Feature
Director of Field Operations at the Women’s Centre of Jamaica Foundation, Beverley Martin Berry, addressing a recent Jamaica Information Service (JIS) think Tank. The forum was held at the JIS’s Head Office in Kingston.
Photo: Yhomo Hutchinson

Story Highlights

  • The Women’s Centre of Jamaica Foundation (WCJF), has been empowering teenage mothers through its Advancing Secondary, Tertiary Remedial Education for Adolescent Mothers (A-STREAM) Programme.
  • The initiative, which was launched in March 2018, has three main components – mentorship, sponsorship and scholarship.
  • WCJF Director of Field Operations, Beverley Martin Berry tells JIS News that the Foundation is in the business of successfully reintegrating adolescent mothers into the formal school system.

The Women’s Centre of Jamaica Foundation (WCJF), has been empowering teenage mothers through its Advancing Secondary, Tertiary Remedial Education for Adolescent Mothers (A-STREAM) Programme.

The initiative, which was launched in March 2018, has three main components – mentorship, sponsorship and scholarship.

WCJF Director of Field Operations, Beverley Martin Berry tells JIS News that the Foundation is in the business of successfully reintegrating adolescent mothers into the formal school system.

She notes that this requires some level of support as it relates to providing the adolescent mother with the adequate resources to continue her education in the formal school system.

The A-STREAM programme offers $140,000 in tertiary scholarship to adolescent mothers who have matriculated from the WCJF programme. It also provides a $40,000 bursary for adolescent mothers who are reintegrated into the secondary-school system.

Some 40 adolescent mothers have received bursaries to aid with their high-school expenses and three teen mothers have received tertiary scholarships.

“In a case where the adolescent father is still in school and requires support, the A-STREAM programme through scholarship and bursaries can provide this type of support along with mentorship,” Mrs. Berry explains.

So far, two adolescent fathers have benefited from the programme.

“We currently have an adolescent father who was in the final year of school and opted to drop out so that he could seek employment to be able to take care of his child. Through the A-STREAM programme, he will further his education, as he will be supported,” Mrs. Berry states.

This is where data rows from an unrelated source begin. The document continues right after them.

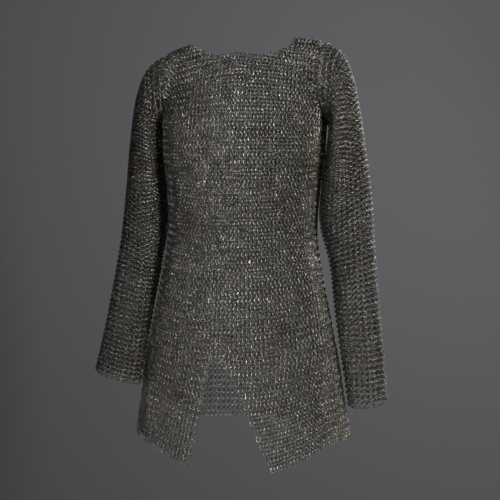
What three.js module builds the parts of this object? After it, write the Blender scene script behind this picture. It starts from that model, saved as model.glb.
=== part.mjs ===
// Chainmail hauberk: a long-sleeved mail shirt to the upper thigh, with a wide neck opening
// and a vent that parts the front of the skirt into two flaps. It keeps the hollow form and
// the pose of a shirt that is worn.
//
// Millimetres. X is to the right as seen from the front, Y to the back and Z up. The origin is
// in the middle of the neck opening, level with the top of the shoulders, where the shirt
// hangs from the wearer. A drop is a depth below that level. A side is -1 for the wearer's
// right and 1 for the wearer's left, and a face is -1 for the front and 1 for the back.

import * as THREE from 'three';

// Driving dimensions
const WALL = 4; // the leaning rings of 1.6 mm wire make the mail about this thick
const SEAM_GAP = 0.3; // between two panels
const ARMPIT_DROP = 170;
const VENT_DROP = 634; // the top of the front vent
const HEM_DROP = 820; // at the side seams
const SHOULDER_HALF = 166; // from the middle of the neck out to the top of the armhole
const SHOULDER_SHIFT = 6; // the shoulders lean this far to the wearer's left
const SHOULDER_TILT = 11; // the wearer's left shoulder is up, and the right one down, by this
const ARMHOLE_HALF_DEPTH = 62;
const ARMHOLE_BOW = 12; // how far the front and back edges of the armhole curve inwards
const ARMHOLE_POINT = 0.65; // how pointed it is at the armpit, from 0 to 1
const ARMHOLE_LEAN = { top: 0.4, bottom: 0.6 }; // how much the mail faces sideways at its edge
const VENT_SHIFT = -28; // the vent's top lies this far from the middle, along the cloth
const NECK = { half: 105, front: 60, back: 52, power: 2.5 };
const CURVE_POWER = 1.5; // the armhole's bow and the hem's fall both start softly, at this power

// Level sections of the body. middle and half are along X, front and back along Y, and power
// is the roundness of the corners, where 2 is an ellipse.
const BODY = [
  { at: 170, middle: 6, half: 168, front: 112, back: 104, power: 2.3 },
  { at: 235, middle: 5, half: 164, front: 124, back: 108, power: 2.3 },
  { at: 320, middle: 3, half: 156, front: 116, back: 104, power: 2.3 },
  { at: 400, middle: 1, half: 154, front: 108, back: 100, power: 2.3 },
  { at: 480, middle: 0, half: 166, front: 114, back: 108, power: 2.3 },
  { at: 570, middle: 0, half: 184, front: 124, back: 122, power: 2.2 },
  { at: 660, middle: 0, half: 202, front: 134, back: 136, power: 2.1 },
  { at: 730, middle: 0, half: 213, front: 141, back: 144, power: 2.0 },
  { at: 820, middle: 0, half: 228, front: 148, back: 150, power: 1.9 },
];

// The line along the top of the shoulders, by distance from the middle of the neck
const RIDGE = [
  { at: 0, height: 10 },
  { at: 60, height: 6 },
  { at: 105, height: 0 },
  { at: 140, height: -6 },
  { at: 172, height: -17 },
];

// How a column of the weave leaves the shoulder ridge and comes down onto the armpit section,
// by its share of the way from the middle to the side. out is away from the middle, fore is
// away from the ridge and up is up, for the pull at the ridge, and then for the pull at the
// armpit section.
const COLUMN_PULLS = {
  front: [
    { at: 0, out: 0, fore: 72, up: 0, lowOut: 0, lowFore: -16, lowUp: 88 },
    { at: 0.45, out: -2, fore: 58, up: -2, lowOut: -5, lowFore: -17, lowUp: 80 },
    { at: 0.75, out: -8, fore: 66, up: -4, lowOut: -18, lowFore: 4, lowUp: 60 },
    { at: 1, out: -4, fore: 80, up: -6, lowOut: -18, lowFore: 84, lowUp: 4 },
  ],
  back: [
    { at: 0, out: 0, fore: 66, up: 0, lowOut: 0, lowFore: -10, lowUp: 88 },
    { at: 0.45, out: -2, fore: 60, up: -2, lowOut: -5, lowFore: -12, lowUp: 80 },
    { at: 0.75, out: -8, fore: 66, up: -4, lowOut: -18, lowFore: 4, lowUp: 60 },
    { at: 1, out: -4, fore: 80, up: -6, lowOut: -18, lowFore: 84, lowUp: 4 },
  ],
};

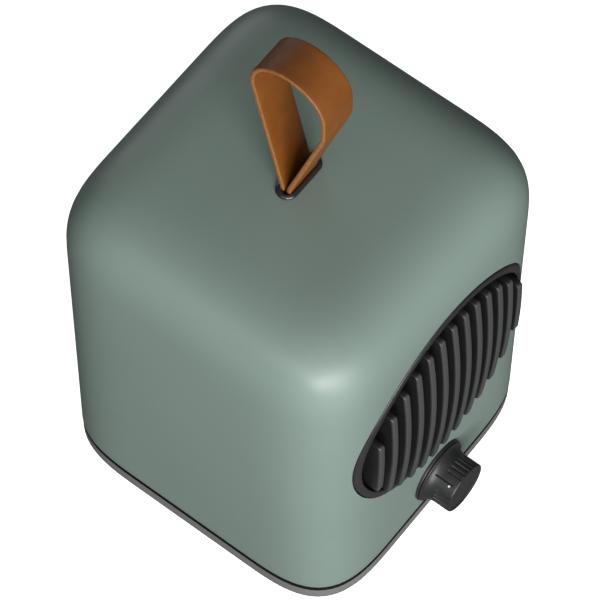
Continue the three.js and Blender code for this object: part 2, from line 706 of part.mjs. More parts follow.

For her part, Executive Director of the WCJF, Dr. Zoe Simpson, notes that the Foundation wants all adolescent mothers in Jamaica to access and continue their education during the period of their pregnancies.

Executive Director of the Women’s Centre of Jamaica Foundation (WCJF), Dr. Zoe Simpson, addresses a JIS Think Tank on September 6, where she announced changes to the Centre’s programme for adolescent mothers.

 

“All of them should be on par with their peers when they return to school. They must not be left behind on account of pregnancy. It doesn’t matter that a girl is pregnant; she can still achieve all her life goals and we want to walk beside her to ensure that she achieves those goals,” Dr. Simpson states.

She points out that the period of reintegration is crucial, as research has shown that at that stage, girls are still at risk of dropping out a second time.

The A-STREAM programme helps teenage parents to continue their education, thereby increasing their job opportunities. It also equips them with the necessary tools to take care of their children.

“At the Women’s Centre we are about repositioning the adolescent mother in society, so that she too can contribute to Vision 2030,” Dr. Simpson states.

Dr. Simpson notes that her agency will be exploring ways to be more inclusive of adolescent fathers.

Regarding the mentorship component of the programme, this requires that each candidate, including adolescent fathers, meet monthly with their assigned mentor to receive counselling on family life, parenting and balancing their studies.

“As we carry out our mandate of providing continuous education to adolescent mothers, we seek the support of the public as it relates to providing funding for the A-STREAM programme and mentorship, as the programme aims to provide every reintegrated girl with a mentor,” Mrs. Berry shares.

The Women’s Centre for Jamaica Foundation received the UNESCO Prize for Girls’ and Women’s Education in 2018, for its work in providing adolescent girls and young women in Jamaica with a second chance at education.

The facility has, to date, served approximately 46,000 teen mothers, many of whom have completed their secondary education.

The WCJF is a 40-year-old institution operating under the Ministry of Culture, Gender, Entertainment and Sport.